One of my goals for the new year was to get back to reading more books. I have found myself the past year being more self absorbed with reading on the computer, iPad, and checking Facebook which has taken away too much time I would normally spend reading books from my library, specifically my art books. How did I let that happen?
Starting with the new year I have been spending a little time in the morning and during breakfast reading my art books. Since I received the lovely book,More Than a Likeness: The Enduring Art of Mary Whyte, by Martha R. Severens, for Christmas. I started there. After, I felt compelled to read again Painting Portraits and Figures in Watercolor by Mary Whyte. I have skimmed and read this one several times since it is chock full of so much good information.

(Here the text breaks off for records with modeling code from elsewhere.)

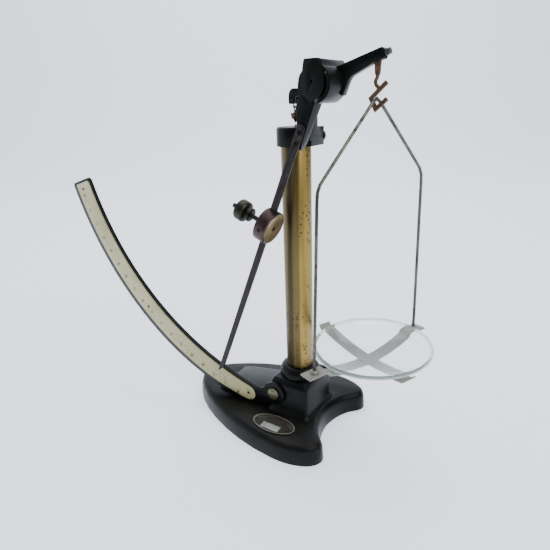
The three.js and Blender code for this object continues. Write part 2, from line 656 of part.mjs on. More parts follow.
// ---------------------------------------------------------------- the stand
add(balance, 'base_casting', baseCasting(), enamel);
add(balance, 'name_plate', namePlate(), darkBrass, [PLATE_AT.x, PLATE_AT.y, BASE_TOP + GAP]);
for (const [name, side] of [['name_plate_pin_left', -1], ['name_plate_pin_right', 1]]) {
  const at = [PLATE_AT.x + side * PLATE_PIN, PLATE_AT.y, BASE_TOP + 0.5];
  add(balance, name, pinWithHead(1.1, 1.4, 1, 0.1), brass, at);
}
add(balance, 'column_tube', columnTube(), brass);
add(balance, 'head_casting', headCasting(), enamel);
add(balance, 'head_lock_screw', domedScrew(6, 6.5, 3, 15, 1.2), blackSteel,
  [20, 15, 347], [-Math.PI / 2, 0, 0]);
add(balance, 'front_bearing', bearingBlock(), steel, [PIVOT.x, TROUGH_FRONT + 5.5, KNIFE_SEAT]);
add(balance, 'rear_bearing', bearingBlock(), steel, [PIVOT.x, TROUGH_REAR - 5.5, KNIFE_SEAT]);
add(balance, 'index_pin', turned([
  [0, -3.5], [1.2, -3.5], [1.2, 0.3], [2.2, 0.3], [0, 2.6],
], 16), brass, [0, 0, CAP_TOP]);
add(balance, 'scale_bar', scaleBar(), enamel);
add(balance, 'scale_plate', scalePlate(), cream);
PLATE_PINS.forEach((angle, i) => {
  const at = platePinAt(angle);
  const place = [at.x, PLATE_BACK - PLATE_THICK - 0.2, at.y];
  const name = `scale_plate_pin_${i + 1}`;
  add(balance, name, pinWithHead(1.7, 0.9, 1, 3), blackSteel, place, [Math.PI / 2, 0, 0]);
});
add(balance, 'scale_clamp_screw', domedScrew(7.5, 4.2, 4, 22, 1.3), darkBrass,
  [SCALE_SCREW.x, FACE_Y - 2 * GAP - BAR_THICK, SCALE_SCREW.y], [Math.PI / 2, 0, 0]);
add(balance, 'plumb_pin', alongY(rod(1.15, -6.6, 6.6, 12)), steel, [0, 0, 382.2]);

// ---------------------------------------------------------------- plumb bob, hanging from its pin
add(balance, 'plumb_link', plumbLink(), steel);
add(balance, 'plumb_bob', plumbBob(), rustySteel);

// ---------------------------------------------------------------- the beam
add(balance, 'beam_casting', beamCasting(), enamel);
add(balance, 'knife_edge', knifeBar(KNIFE_LENGTH), steel, [PIVOT.x, KNIFE_FRONT, PIVOT.z]);
add(balance, 'load_knife', alongY(rod(1.6, -3, 3, 12)), steel, LOAD.toArray());

const pendulum = new THREE.Group();
pendulum.position.set(...pendulumPoint(0, POINTER_Y, 0));
pendulum.rotation.y = SWING_REST;
balance.add(pendulum);
add(pendulum, 'pointer', pointer(), blackSteel);
RIVETS.forEach((down, i) => {
  add(pendulum, `pointer_rivet_${i + 1}`, pinWithHead(2.6, 1.3, 1.3, 6), steel,
    [0, -POINTER_THICK / 2 - GAP, -down], [Math.PI / 2, 0, 0]);
});
const weight = new THREE.Group();
weight.position.set(0, 0, -WEIGHT_AT);
pendulum.add(weight);
add(weight, 'counterweight', counterweight(), darkBrass);
add(weight, 'counterweight_grub_screw', alongY(rod(1.6, -17, -POINTER_THICK / 2 - 0.6, 12)), blackSteel);
add(weight, 'balance_stud', alongX(rod(STUD_R, -STUD_END, -4.7, 16)), blackSteel);
const nut = (r, from, to, round) => alongX(turned([
  [STUD_R + GAP, -to], [r - round, -to], [r - round * 0.3, -to + round * 0.3], [r, -to + round],
  [r, -from - round], [r - round * 0.3, -from - round * 0.3], [r - round, -from], [STUD_R + GAP, -from],
  [STUD_R + GAP, -to],
], 32));
add(weight, 'balance_lock_nut', nut(7.6, 23, 28.6, 0.8), darkBrass);
add(weight, 'balance_nut', nut(11.5, 28.9, 40.5, 2.4), darkBrass);

const loadEnd = new THREE.Group();
loadEnd.position.set(97.8, LOAD.y, 417.6);
loadEnd.rotation.y = THREE.MathUtils.degToRad(-16);
balance.add(loadEnd);
add(loadEnd, 'arm_end_collar', alongX(turned([
  [0, 0.1], [3, 0.1], [3.3, 0.5], [3.3, 1.8], [2.8, 2.2], [0, 2.2],
], 20)), steel);
add(loadEnd, 'arm_end_nut', alongX(turned([
  [0, 2.5], [2.2, 2.5], [2.8, 3], [2.8, 4.6], [2.2, 5.2], [0, 5.4],
], 20)), steel);

// ---------------------------------------------------------------- hook, bail and dish
const hang = new THREE.Group();
hang.position.copy(LOAD);
balance.add(hang);
add(hang, 'pan_hook', panHook(), rustySteel);

const pan = new THREE.Group();
pan.position.set(LOAD.x, LOAD.y, 0);
pan.rotation.z = PAN_TURN;
balance.add(pan);
add(pan, 'bail_wire', bailWire(), steel);
// each list of endings runs outwards from the bent part: distance out, height above it
const flange = [[1.5, 3.4], [3, FLANGE_RISE], [26, FLANGE_RISE]];
const upturn = [[3.5, 0.8], [7, 4.6]];
add(pan, 'cradle_strip_long', strip(STRIP_LOW, STRIP_CURVE, STRIP_HALF, flange), steel);
add(pan, 'cradle_strip_short', strip(0, SHORT_CURVE, SHORT_HALF, upturn).rotateY(SHORT_LEAN), steel,
  [0, SHORT_OFFSET, STRIP_LOW + STRIP_THICK + 2 * GAP], [0, 0, STRIP_CROSSING]);
const footZ = STRIP_LOW + STRIP_HALF ** 2 / (2 * STRIP_CURVE) + FLANGE_RISE + STRIP_THICK + GAP;
for (const [name, way] of [['bail_foot_front', -1], ['bail_foot_back', 1]]) {
  add(pan, name, ferrule(BAIL_R + GAP, FERRULE_R, FERRULE_TALL), steel, [way * BAIL_FOOT_OUT, 0, footZ]);
}

// the dish has slid a little way round its own curve, and stands up on that side
const DISH_CURVE = (DISH_R * DISH_R + DISH_DEPTH * DISH_DEPTH) / (2 * DISH_DEPTH);
const seat = new THREE.Group();
seat.position.set(0.9, 0, STRIP_LOW + 2 * STRIP_THICK + 4 * GAP + DISH_CURVE);
seat.rotation.y = THREE.MathUtils.degToRad(-DISH_SLID);
pan.add(seat);
add(seat, 'glass_dish', dish(), glass, [0, 0, -DISH_CURVE]);

export default balance;
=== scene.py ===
"""Looks of a quadrant balance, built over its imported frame. Metres, +Z up."""
import json
import math

import bmesh
import bpy
from mathutils import Matrix, Vector


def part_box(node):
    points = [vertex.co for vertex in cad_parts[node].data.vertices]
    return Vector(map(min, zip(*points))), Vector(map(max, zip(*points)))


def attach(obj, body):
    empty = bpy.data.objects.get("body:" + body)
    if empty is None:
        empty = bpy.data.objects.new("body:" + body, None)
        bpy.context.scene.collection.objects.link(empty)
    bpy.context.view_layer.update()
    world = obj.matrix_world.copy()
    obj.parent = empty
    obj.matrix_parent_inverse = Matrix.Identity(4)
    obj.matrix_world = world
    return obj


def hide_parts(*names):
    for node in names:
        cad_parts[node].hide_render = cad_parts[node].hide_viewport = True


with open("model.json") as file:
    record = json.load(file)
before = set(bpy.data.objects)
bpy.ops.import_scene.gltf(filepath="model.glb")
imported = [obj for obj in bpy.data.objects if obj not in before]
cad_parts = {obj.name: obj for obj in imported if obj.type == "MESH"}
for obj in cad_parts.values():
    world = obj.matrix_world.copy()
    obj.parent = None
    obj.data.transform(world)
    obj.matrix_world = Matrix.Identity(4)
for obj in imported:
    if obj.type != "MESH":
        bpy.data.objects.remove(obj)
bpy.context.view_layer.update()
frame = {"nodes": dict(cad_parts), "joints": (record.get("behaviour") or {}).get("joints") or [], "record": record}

MM = 0.001
HEADING = math.radians(34)  # the way the camera looks, turned left from +Y

# scale plate, measured outwards from the main knife edge
SCALE_FAR_END, SCALE_NEAR_END = 16, 75.5  # degrees below level
PLATE_INNER = 367.8 * MM  # inner edge at the far end
PLATE_DRIFT = 8 * MM  # and how much nearer it comes at the near end
BORDER_FAR = 28 * MM  # where the black outer border starts, out from the inner edge
BORDER_DRIFT = 9.5 * MM
MARKS_OUT = 18.5 * MM  # middle of the row of worn marks
DIRT_OUT = 16 * MM

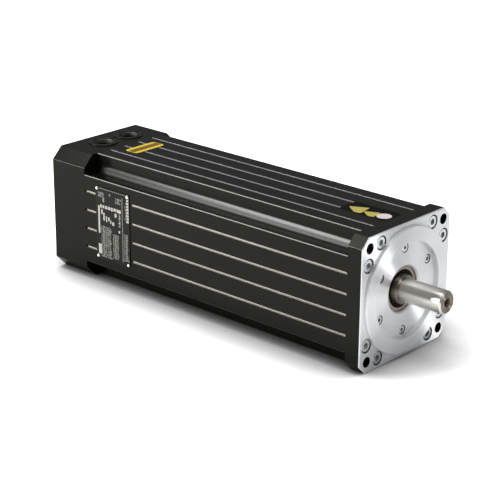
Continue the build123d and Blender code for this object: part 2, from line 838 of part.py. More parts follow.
def end_insulator(face_x, away):
    """A moulded end cap on the core: plate under the coils, walls inside and outside them."""
    inner = air_bore_radius + coil_gap
    outer = slot_bottom_radius + insulator_wall
    slot_gap = slot_opening + insulator_slot_room
    with BuildPart() as cap:
        with BuildSketch(Plane.YZ.offset(face_x)):
            Circle(outer)
            Circle(slot_bottom_radius, mode=Mode.SUBTRACT)
            Circle(shoe_radius)
            with PolarLocations((shoe_radius + slot_bottom_radius) / 2, slot_count):
                Rectangle(
                    slot_bottom_radius - shoe_radius + tooth_root_overlap, tooth_width + coil_gap
                )
            Circle(inner, mode=Mode.SUBTRACT)
            with PolarLocations(shoe_radius, slot_count, start_angle=180 / slot_count):
                Rectangle(3 * tooth_shoe_thickness, slot_gap, mode=Mode.SUBTRACT)
        extrude(amount=away * insulator_plate)
        with BuildSketch(Plane.YZ.offset(face_x + away * insulator_plate)):
            Circle(outer)
            Circle(slot_bottom_radius, mode=Mode.SUBTRACT)
            Circle(shoe_radius)
            Circle(inner, mode=Mode.SUBTRACT)
            with PolarLocations(shoe_radius, slot_count, start_angle=180 / slot_count):
                Rectangle(3 * tooth_shoe_thickness, slot_gap, mode=Mode.SUBTRACT)
        extrude(amount=away * (insulator_wall_height - insulator_plate))
    return cap


front_insulator = end_insulator(core_front_x, 1)
rear_insulator = end_insulator(core_back, -1)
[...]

I don’t know of anyone who paints in watercolor and is familiar with Mary Whyte who doesn’t admire her work. More Than a Likeness is a beautiful coffee table book that features many of Mary’s paintings from her early years, commissions, oils and many of the paintings one might be most familiar with from her “Working South” series and the paintings of life on St. Johns Island. This is not a technique book but a lovely narrative of how Mary became the artist she is today. It reads in chronological order from her early years as a student, how she started her art career, to how she was inspired to paint the Gullah women on St. Johns Island, South Carolina, to the years she spent traveling the United States to capture people that are working in dying industries in the South.
Written by Martha Severens, an art historian who served as the curator of the Gibbes Museum of Art in Charleston, South Carolina, the book captures the essence of who Mary is as a person and how her experiences have influenced her work.

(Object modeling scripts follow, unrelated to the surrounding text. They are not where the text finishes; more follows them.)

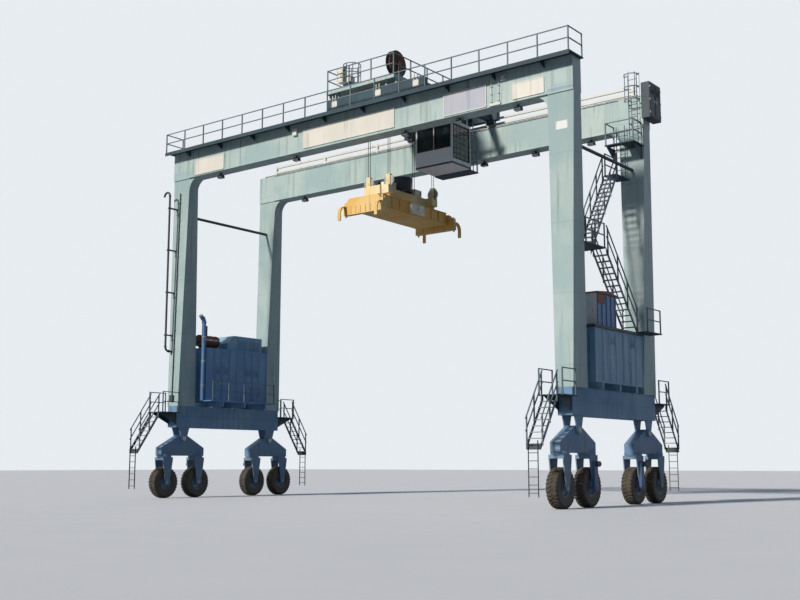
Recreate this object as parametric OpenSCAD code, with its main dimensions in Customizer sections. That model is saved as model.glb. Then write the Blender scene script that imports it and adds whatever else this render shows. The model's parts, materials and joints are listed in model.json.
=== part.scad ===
// Rubber tyred gantry crane, 23.47 m span, eight wheels, with an adjustable container spreader.
// Frame: X runs along the girders, Y along the travel direction, Z up, origin on the ground at the centre.
// All sizes are in millimetres.

/* [Portal] */
// Distance between the leg centre lines of the two side frames
span = 23470; // [20000:10:27000]
// Distance between the bogie pins of one side frame
wheel_base = 6400; // [6200:10:7200]
// Height of the girder underside above the ground
girder_bottom = 17050; // [16500:10:19500]
// Depth of a girder over its flanges
girder_depth = 1520; // [1300:10:1800]
// Width of a girder box
girder_w = 700; // [600:10:800]
// How far a trolley rail lies inside the middle of its girder
rail_offset = 200; // [150:5:250]
// Thickness of a girder flange
flange_t = 30; // [20:1:50]
// How far a flange stands out beyond the web
flange_out = 45; // [20:1:80]

/* [Legs] */
// Width of a leg along the span at the girder
leg_head_x = 1240; // [1000:10:1400]
// Width of a leg along the span at the sill
leg_foot_x = 800; // [600:10:900]
// Width of a leg along the travel direction at the girder
leg_head_y = 600; // [450:10:690]
// Width of a leg along the travel direction at the sill
leg_foot_y = 1200; // [900:10:1300]
// Radius of the curved haunch between leg and girder
haunch_r = 650; // [400:10:900]
// Height of the tie between the two legs of a side frame
tie_z = 15100; // [14700:10:15500]
// Diameter of the tie
tie_d = 150; // [100:10:220]

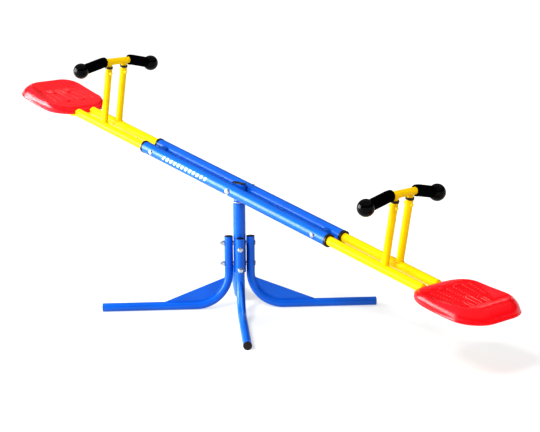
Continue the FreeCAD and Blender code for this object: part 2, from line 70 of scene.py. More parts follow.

Painting Portraits and Figures in Watercolor, is a more of a technique book written by Mary. Even if you don’t paint figures or portraits, I highly recommend this book. What you would learn you could apply to anything you would paint in watercolor. The chapters are broken down to:
- Getting Started
- Materials & Tools
- Techniques
- Drawing
- Values
- Edges
- Color & Light
- Backgrounds
- Life as an Artist
I have put this book on my recommend reading list for my workshop students. Her chapters on design and composition, value, edges, color and background are important aspects to the whole painting processthat many fail to consider when they start out painting regardless of the medium one would work with. Especially if you paint in watercolor, I feel you would find both of these wonderful books inspiring!